8. The gas-powered breaking tool as claimed in claim 1, wherein the trigger, the firing mechanism, and the chamber comprise a back end, and the piston, hinge and set of jaws comprise a removable front end.

9. A gas-powered breaking tool, comprising: a gas-powered back end having a propulsion device;a breaking tool having a piston, the breaking tool connected to the back end such that the piston is positioned to move in response to gas from the propulsion device;the breaking tool having a hinge positioned such that movement of the piston will cause the hinge to move forward; andthe breaking tool having a set of jaws comprising a lower jaw and an upper jaw and a gap between the lower jaw and the upper jaw, the lower jaw connected to the hinge and positioned to move forward and upward towards the upper jaw when the hinge moves forward closing the gap and acting on any material in the gap.

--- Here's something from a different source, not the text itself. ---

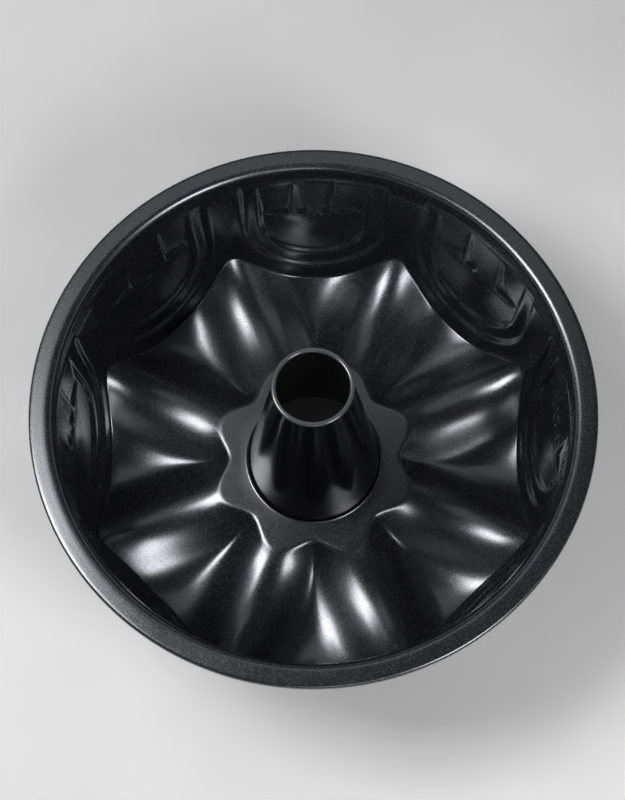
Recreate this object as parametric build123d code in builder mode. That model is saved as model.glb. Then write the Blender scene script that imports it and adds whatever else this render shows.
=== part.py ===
"""A fluted ring-cake pan of pressed steel, with a tapered tube locked into its floor.

Millimetres, +Z up. The origin is under the middle of the pan, on the plane that its troughs rest on.
Eight identical bays stand round the axis, the first on +X. Each has a flat panel in the wall, with an
arched window standing on its head, and a trough in the floor. A ridge in the floor and a pilaster in
the wall part each bay from the next.
"""
from build123d import *
from math import atan, cos, exp, log, pi, radians, sin, sqrt
import os

# ---- driving dimensions -------------------------------------------------------------------------
bays = 8
sheet = 0.8                      # steel thickness

rim_radius = 130.0               # over the rolled edge
rim_height = 97.0                # top of the flange
curl_radius = 2.2                # outside radius of the rolled edge
curl_turn = 280.0                # how far it is rolled, down and back under the flange
wire_gap = 0.1                   # between the rolled edge and the wire inside it

mouth_radius = 118.8             # cavity just under the flange
mouth_bend = 3.0                 # cavity-side radius between wall and flange
shoulder_height = 85.5           # where the plain band under the rim ends
shoulder_radius = 116.8
foot_radius = 114.1              # the round wall carried down to the resting plane
shoulder_flat = 113.8            # a flat panel's distance from the axis, at the shoulder
trough_end_flat = 103.1          # and where it meets the trough
trough_end_height = 3.5

arch_spring_height = 50.7        # where the straight jambs become a half circle
arch_radii = (37.2, 28.5)        # outer and inner moulding of one window
moulding_step = 2.4              # each moulding sets the flat panel further out
light_widths = (14.4, 18.0, 14.4)
light_height = 28.0
light_base_height = 54.5
light_corner = 2.4
light_depth = 1.0
mullion = 2.6
round_share = 0.6                # how far the round wall follows the panel out
mouth_clear = 0.4                # a window never reaches further out than this inside the mouth
tympanum_height = 39.5           # centre of the shallow dish under the lights
tympanum_radius = 12.0
tympanum_depth = 1.0

hub_height = 13.6                # flat ring round the tube
hub_notch_radius = 43.4          # scalloped edge of the ring, at a trough
hub_lobe_radius = 51.3           # and at a ridge
hub_edge_softness = 0.6
trough_drop = 14.0               # trough below the ring
trough_drop_length = 14.0
trough_rise = 3.5                # the trough climbs again towards the wall
trough_rise_start = 26.0
trough_rise_length = 34.6
trough_roundness = 0.03          # as a share of half a bay, at the ring
trough_end_roundness = 1.4       # and at the wall, where the trough is as round as the arch
ridge_dip = 7.2                  # the ridge sags between the ring and the wall
ridge_dip_length = 25.0
ridge_rise = 9.8
ridge_length = 63.6
ridge_roundness = 3.0            # at the ring
ridge_end_roundness = 0.45       # and at the wall
flank_sag = 0.09                 # a flank hangs below the line from trough to ridge by this share

tube_top_height = 118.8
tube_top_radius = 18.0           # outside, under the lip
tube_seat_radius = 33.2          # outside, at the hub ring
lip_radius = 1.1
seam_gap = 0.5                   # between tube and hub ring
hem_gap = 0.02                   # between hem and hub ring
hem_radius = 39.0                # outer edge of the hem under the hub ring
hem_bend = 0.4                   # inside radius of the bend into the hem

# ---- derived dimensions -------------------------------------------------------------------------
half_bay = 180.0 / bays
panel_slope = (shoulder_flat - trough_end_flat) / (shoulder_height - trough_end_height)
curl_centre = (rim_radius - curl_radius, rim_height - curl_radius)
seat_height = hub_height - sheet - hem_gap
reach = 2 * rim_radius           # long enough to pass through everything


# ---- the floor's shape --------------------------------------------------------------------------
def rounded_vee(share, roundness):
    """0 at share 0 and 1 at share 1, straight but for a round bottom."""
    full = sqrt(1 + roundness**2) - roundness
    return (sqrt(share**2 + roundness**2) - roundness) / full


def flank(share, run):
    """How far the floor has climbed from trough (0) to ridge (1), at a share of half a bay."""
    outward = min(run / ridge_length, 1.0)
    trough_round = trough_roundness + (trough_end_roundness - trough_roundness) * outward**2
    ridge_round = ridge_roundness + (ridge_end_roundness - ridge_roundness) * outward
    climbed = 1 - rounded_vee(1 - rounded_vee(share, trough_round), ridge_round)
    return climbed - flank_sag * sin(pi * share) ** 2


def hub_edge(share):
    """Radius of the hub ring's scalloped edge."""
    return hub_notch_radius + (hub_lobe_radius - hub_notch_radius) * (1 - cos(pi * share)) / 2


def floor_height(radius, share):
    """Height of the cavity's floor."""
    run = hub_edge_softness * log(1 + exp((radius - hub_edge(share)) / hub_edge_softness))
    outward = run / ridge_length
    climb = max(0.0, run - trough_rise_start) / trough_rise_length
    trough = trough_rise * climb**3 - trough_drop * (1 - exp(-run / trough_drop_length))
    ridge = ridge_rise * outward**4 - ridge_dip * (1 - exp(-run / ridge_dip_length)) * (1 - outward)
    return hub_height + trough + (ridge - trough) * flank(share, run)


def floor_wedge(skin):
    """Everything above the floor, lowered by skin, over half a bay."""
    station_count = 7
    ring_stops = [30.0, 33.0, 36.0, 39.0]
    edge_offsets = (-3.0, -2.0, -1.0, 0.0, 1.0, 2.0, 4.0, 8.0, 14.0, 21.0, 29.0, 38.0, 48.0, 58.0)
    outer_radius = 122.0
    with BuildPart() as wedge:
        for station in range(station_count):
            share = station / (station_count - 1)
            angle = radians(half_bay * share)
            outward = (cos(angle), sin(angle), 0)
            across = Plane((0, 0, 0), x_dir=outward, z_dir=(sin(angle), -cos(angle), 0))
            stops = ring_stops + [hub_edge(share) + offset for offset in edge_offsets] + [outer_radius]
            with BuildSketch(across):
                with BuildLine():
                    bottom = Spline([(radius, floor_height(radius, share) - skin) for radius in stops])
                    Polyline(bottom @ 1, (outer_radius, reach), (ring_stops[0], reach), bottom @ 0)
                make_face()
        loft()
    return wedge.part


def floor_ring(skin):
    """Everything above the whole floor, lowered by skin."""
    wedge = floor_wedge(skin)
    with BuildPart() as bay:
        add(wedge)
        mirror(about=Plane.XZ)
    with BuildPart() as ring:
        with PolarLocations(0, bays):
            add(bay.part)
        with BuildSketch(Plane.XY.offset(hub_height - skin)):
            Circle(tube_seat_radius)
        extrude(amount=reach)
    return ring.part


# ---- the wall's shape ---------------------------------------------------------------------------
def round_wall(skin):
    """The wall's turned shape, grown outward by skin, with the bend up to the flange."""
    bend_centre = (mouth_radius + mouth_bend, rim_height - mouth_bend)
    bend_top = rim_height - skin
    with BuildPart() as wall:
        with BuildSketch(Plane.XZ):
            with BuildLine():
                Polyline(
                    (bend_centre[0], bend_top),
                    (bend_centre[0], reach),
                    (0, reach),
                    (0, -rim_height),
                    (foot_radius + skin, -rim_height),
                    (foot_radius + skin, 0),
                    (shoulder_radius + skin, shoulder_height),
                    (mouth_radius + skin, bend_centre[1]),
                )
                CenterArc(bend_centre, mouth_bend - skin, 180, -90)
            make_face()
        revolve(axis=Axis.Z)
    return wall.part


def window_limit(skin, depth):
    """How far out a recess of that depth may reach: the turned wall grown outward, inside the mouth."""
    growth = skin + depth * round_share
    with BuildPart() as limit:
        with BuildSketch(Plane.XZ):
            with BuildLine():
                Polyline(
                    (0, shoulder_height),
                    (0, -rim_height),
                    (foot_radius + growth, -rim_height),
                    (foot_radius + growth, 0),
                    (shoulder_radius + growth, shoulder_height),
                    close=True,
                )
            make_face()
        revolve(axis=Axis.Z)
        Cylinder(mouth_radius - mouth_clear + skin, 2 * reach, mode=Mode.INTERSECT)
    return limit.part


def flat_wall(growth, top):
    """The eight flat panels, grown outward, up to the shoulder, and open above it."""
    with BuildPart() as flats:
        for height in (-rim_height, top):
            flat = trough_end_flat + growth + panel_slope * (height - trough_end_height)
            with BuildSketch(Plane.XY.offset(height)):
                RegularPolygon(flat, bays, major_radius=False, rotation=half_bay)
        loft()
        with BuildSketch(Plane.XY.offset(top)):
            Circle(reach)
        extrude(amount=2 * reach)
    return flats.part


def arch_opening(radius):
    """An arch standing on its head, right through the wall of the bay on +X."""
    with BuildPart() as opening:
        with BuildSketch(Plane.YZ.offset(hub_lobe_radius)):
            with BuildLine():
                arch = CenterArc((0, arch_spring_height), radius, 180, 180)
                Polyline(arch @ 1, (radius, shoulder_height), (-radius, shoulder_height), arch @ 0)
            make_face()
        extrude(amount=reach)
    return opening.part


def lights_opening(skin):
    """The window's three lights side by side, right through the same wall."""
    with BuildPart() as opening:
        with BuildSketch(Plane.YZ.offset(hub_lobe_radius)) as panes:
            left = -(sum(light_widths) + mullion * (len(light_widths) - 1)) / 2
            for width in light_widths:
                with Locations((left + width / 2, light_base_height + light_height / 2)):
                    Rectangle(width + 2 * skin, light_height + 2 * skin)
                left += width + mullion
            fillet(panes.vertices(), light_corner)
        extrude(amount=reach)
    return opening.part


def window_recess(skin):
    """The recesses of one arched window, grown outward by skin."""
    layers = []
    for step, radius in enumerate(arch_radii, start=1):
        layers.append((arch_opening(radius + skin), moulding_step * step))
    layers.append((lights_opening(skin), moulding_step * len(arch_radii) + light_depth))
    recesses = []
    for opening, depth in layers:
        with BuildPart() as recess:
            add(opening)
            add(window_limit(skin, depth), mode=Mode.INTERSECT)
            add(flat_wall(skin + depth, shoulder_height), mode=Mode.INTERSECT)
        recesses.append(recess.part)
    with BuildPart() as window:
        add(recesses)
    return window.part


def hollow(skin):
    """The cavity grown outward by skin: 0 is the cavity itself, and sheet is the pan's outside."""
    lean = atan(panel_slope)
    ball_radius = (tympanum_radius**2 + tympanum_depth**2) / (2 * tympanum_depth)
    plain_panel = trough_end_flat + panel_slope * (tympanum_height - trough_end_height)
    panel = plain_panel + moulding_step * len(arch_radii)
    window = window_recess(skin)
    floor = floor_ring(skin)
    with BuildPart() as form:
        add(round_wall(skin))
        add(flat_wall(skin, shoulder_height - skin), mode=Mode.INTERSECT)
        with PolarLocations(0, bays):
            add(window)
        with Locations((0, 0, tympanum_height + ball_radius * sin(lean))):
            with PolarLocations(panel + tympanum_depth - ball_radius * cos(lean), bays):
                Sphere(ball_radius + skin)
        add(floor, mode=Mode.INTERSECT)
    return form.part


# ---- pan shell ----------------------------------------------------------------------------------
cavity = hollow(0.0)
outside = hollow(sheet)

with BuildPart() as pan_shell:
    add(outside)
    with BuildSketch(Plane.XY.offset(rim_height - sheet)):
        Circle(reach)
    extrude(amount=2 * reach, mode=Mode.SUBTRACT)
    with BuildSketch(Plane.XY.offset(rim_height - sheet)):
        Circle(curl_centre[0])
    extrude(amount=sheet)
    add(cavity, mode=Mode.SUBTRACT)
    with BuildSketch(Plane.XZ):
        with BuildLine():
            outer = CenterArc(curl_centre, curl_radius, 90, -curl_turn)
            inner = CenterArc(curl_centre, curl_radius - sheet, 90, -curl_turn)
            Line(outer @ 0, inner @ 0)
            Line(outer @ 1, inner @ 1)
        make_face()
    revolve(axis=Axis.Z)
    Cylinder(tube_seat_radius + seam_gap, 2 * reach, mode=Mode.SUBTRACT)
    # each trough is pressed flat where it rests
    with BuildSketch(Plane.XY.offset(-reach)):
        Circle(reach)
    extrude(amount=reach, mode=Mode.SUBTRACT)

# ---- centre tube --------------------------------------------------------------------------------
with BuildPart() as centre_tube:
    lip_centre = (tube_top_radius - sheet / 2, tube_top_height - lip_radius)
    bend_outside = (tube_seat_radius, seat_height)
    bend_inside = (tube_seat_radius - sheet, seat_height - sheet)
    with BuildSketch(Plane.XZ) as tube_profile:
        with BuildLine():
            Polyline(
                (tube_top_radius - sheet, lip_centre[1]),
                (tube_top_radius, lip_centre[1]),
                bend_outside,
                (hem_radius, seat_height),
                (hem_radius, seat_height - sheet),
                bend_inside,
                close=True,
            )
        make_face()
        fillet(tube_profile.vertices().sort_by_distance(bend_outside)[0], hem_bend)
        fillet(tube_profile.vertices().sort_by_distance(bend_inside)[0], hem_bend + sheet)
        with Locations(lip_centre):
            Circle(lip_radius)
    revolve(axis=Axis.Z)

# ---- rim wire -----------------------------------------------------------------------------------
with BuildPart() as rim_wire:
    with BuildSketch(Plane.XZ):
        with Locations(curl_centre):
            Circle(curl_radius - sheet - wire_gap)
    revolve(axis=Axis.Z)

# ---- export -------------------------------------------------------------------------------------
os.makedirs("parts", exist_ok=True)
pan_shell.part.label = "pan_shell"
centre_tube.part.label = "centre_tube"
rim_wire.part.label = "rim_wire"
for piece in (pan_shell, centre_tube, rim_wire):
    export_step(piece.part, f"parts/{piece.part.label}.step")
    print(piece.part.label, len(piece.part.solids()), piece.part.is_valid, round(piece.part.volume, 1))
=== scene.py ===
from math import cos, pi, radians, sin

import bmesh
import bpy
import numpy as np
from mathutils import Matrix, Vector


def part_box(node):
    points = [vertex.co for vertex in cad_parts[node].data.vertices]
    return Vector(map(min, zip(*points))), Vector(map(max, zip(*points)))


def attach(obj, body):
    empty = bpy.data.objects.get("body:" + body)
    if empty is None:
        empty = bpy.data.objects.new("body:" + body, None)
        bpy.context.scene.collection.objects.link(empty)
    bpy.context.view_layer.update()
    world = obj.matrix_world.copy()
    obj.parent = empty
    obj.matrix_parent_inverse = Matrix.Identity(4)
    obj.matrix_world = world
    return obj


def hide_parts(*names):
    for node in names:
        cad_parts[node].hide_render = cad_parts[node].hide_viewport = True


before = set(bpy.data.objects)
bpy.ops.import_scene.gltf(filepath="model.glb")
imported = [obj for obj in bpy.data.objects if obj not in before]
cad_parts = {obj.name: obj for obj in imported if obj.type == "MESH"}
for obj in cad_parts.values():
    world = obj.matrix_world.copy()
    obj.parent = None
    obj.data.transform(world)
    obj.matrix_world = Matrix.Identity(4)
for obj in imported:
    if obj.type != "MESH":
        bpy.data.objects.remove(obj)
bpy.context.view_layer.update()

# The pan's shapes are worked out in millimetres, with the first bay on +X, and become metres in add_mesh().
# Half a bay is worked out, from the trough's middle at angle 0 to the ridge's at half_bay, then mirrored.
MM = 0.001

# ---- what the frame gives -----------------------------------------------------------------------
rim_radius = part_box("pan_shell")[1].x / MM
rim_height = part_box("pan_shell")[1].z / MM
tube_top_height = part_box("centre_tube")[1].z / MM
hem_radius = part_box("centre_tube")[1].x / MM

# ---- driving dimensions -------------------------------------------------------------------------
bays = 8
sheet = 0.8
half_bay = pi / bays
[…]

10. The gas-powered breaking tool as claimed in claim 9, wherein the upper jaw has an upper jaw surface, and the lower jaw has a lower jaw surface.

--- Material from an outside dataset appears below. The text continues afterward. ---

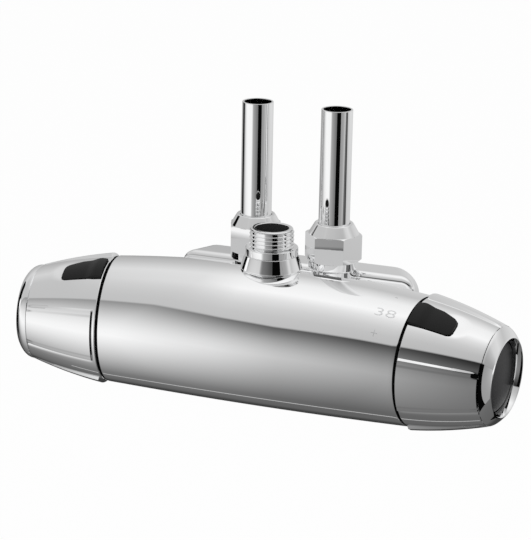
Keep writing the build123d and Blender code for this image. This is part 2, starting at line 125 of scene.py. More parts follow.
# %% Join and finish a mesh
def add(bm, other):
    """Put a second mesh into the first as a separate shell."""
    carrier = bpy.data.meshes.new("carrier")
    other.to_mesh(carrier)
    bm.from_mesh(carrier)
    other.free()
    bpy.data.meshes.remove(carrier)


def piece(name, bm, body, stands_for, slot, *materials, place=Matrix.Identity(4), sharp_deg=40):
    """Make the finished object: in metres, at the origin, shaded smooth, riding on its body."""
    bmesh.ops.transform(bm, matrix=Matrix.Scale(MM, 4) @ place, verts=bm.verts)
    if place.determinant() < 0:
        bmesh.ops.reverse_faces(bm, faces=bm.faces)
    for face in bm.faces:
        face.smooth = True
    mesh = bpy.data.meshes.new(name)
    bm.to_mesh(mesh)
    bm.free()
    mesh.set_sharp_from_angle(angle=radians(sharp_deg))
    for material in materials:
        mesh.materials.append(material)
    made = bpy.data.objects.new(name, mesh)
    bpy.context.scene.collection.objects.link(made)
    weighted = made.modifiers.new("weighted normals", "WEIGHTED_NORMAL")
    weighted.keep_sharp = True
    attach(made, body)
    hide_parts(*stands_for)
    print(f"{name}: {len(mesh.polygons)} faces")


# %% [markdown]
# ## Shader maths as plain expressions
# A material is easier to read as a formula than as a drawing of nodes. This small class wraps one
# socket. Adding, multiplying or comparing such a socket adds the Math node that does it, and every
# other node comes from one method.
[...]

11. The gas-powered breaking tool as claimed in claim 10, wherein one or both of the upper jaw surface and the lower jaw surface are at least one of sharpened, textured, coated, or covered.

12. The gas-powered breaking tool as claimed in claim 9, wherein the propulsion device comprises one of a cartridge with a primer, a CO2 cartridge, a fuel ignition device, or a device with stored hydraulic energy.

13. The gas-powered breaking tool as claimed in claim 9, wherein the set of jaws comprise shears.

14. The gas-powered breaking tool as claimed in claim 13, wherein the shears comprise an upper shear with an upper shear surface and a lower shear with a lower shear surface.

15. The gas-powered breaking tool as claimed in claim 14, wherein one or both of the upper shear surface and the lower shear surface comprise one of a cutting edge, serrated teeth, a coating, or a cover.

16. The gas-powered breaking tool as claimed in claim 9, wherein the breaking tool is removable from gas-powered back end.